If an archive is traditionally a repository of information—a stable, navigable entity—here, it functions rather differently, serving to uniquely anchor and conceptualize a specific stretch of time. While Fernández’s objects may be in flux, her fidelity to collating them over a ten-year timespan remains concrete, turning time itself into the archive’s defining meter of logic—an improbable, poetic proposition.
Time is abstract and impervious to control, of course—a sentiment that Fernández’s hand-carved walnut clocks harness to esoteric effect in Heartbeats. Created amidst the turbulence of lockdown, the clock assemblages incorporate delicately painted glyphs (astronomical symbols, hourglasses, Roman numerals) as well as sculptural elements salvaged from various mountain and desert landscapes (rocks, ceramic tiles, rusted shards of metal). Their ticking hands all move silently to unique, unsynchronized rhythms, creating a cacophony of soundless heartbeats. Some, like Lunar Moon in August (Mojave) and Lunar Moon in August (Cascade Range) (both 2020) simply flutter and quiver, further abstracting their already-vague functions. Here, the mere suggestion of temporality becomes the only comprehensible unit of measure. As time wrests control of each clock in an unpredictable manner, their asynchronous movements point to the futility of timekeeping, while also serving as a reminder that time ravages all things in incongruent ways.

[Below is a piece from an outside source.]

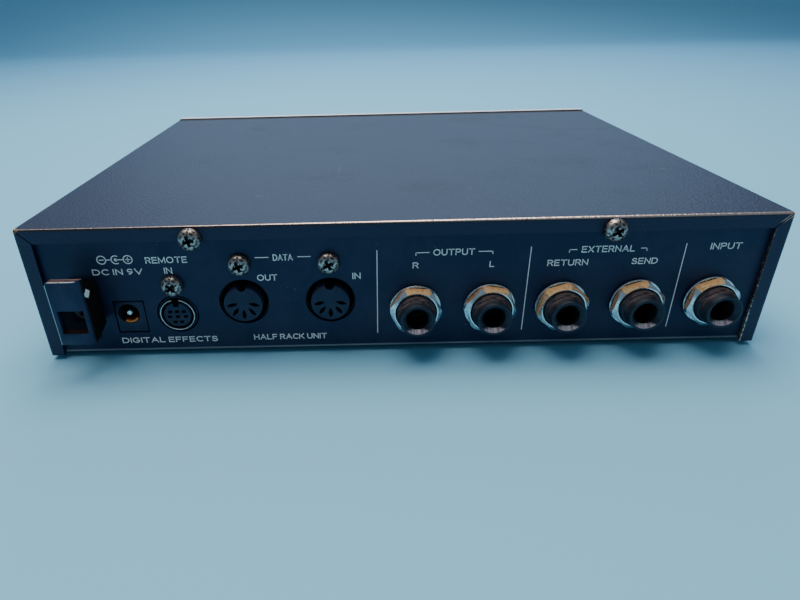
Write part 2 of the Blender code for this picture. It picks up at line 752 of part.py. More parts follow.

Fernández’s paintings similarly function as divergent forms of timekeeping—objects that instead etch a chronology of the artist’s idiosyncratic processes. Two oblong works bearing the same date and title, 34.13°N, 118.80° W (2010/20), recall parchment scrolls or ancient syllabic tablets, their compositions riddled with abstract symbols that suggest fragments of an indecipherable language. As paintings, they index a complex material history: their formal gestures stem from the artist’s decades-old sketches, which she first rendered in clay before translating into painting. The works’ metamorphosis from drawing to sculpture to painting posits time as an unseen element of material transformation, whereby an object’s physical history becomes inscribed into the composition of its surface. Reminiscent of natural processes such as erosion and evolution (a notion underscored by the geographical coordinates-as-titles), the paintings’ poetically diffuse material histories counterbalance the erratic energy of the sculpted clocks. These disparate works nonetheless unify around a complementary thesis: that time is a tactile yet profoundly immeasurable force.
Patricia Fernández: Heartbeats and Box (a proposition for ten years) run from January 7–February 6, 2021 at Commonwealth and Council (3006 W. 7th St. #220, Los Angeles, CA 90005).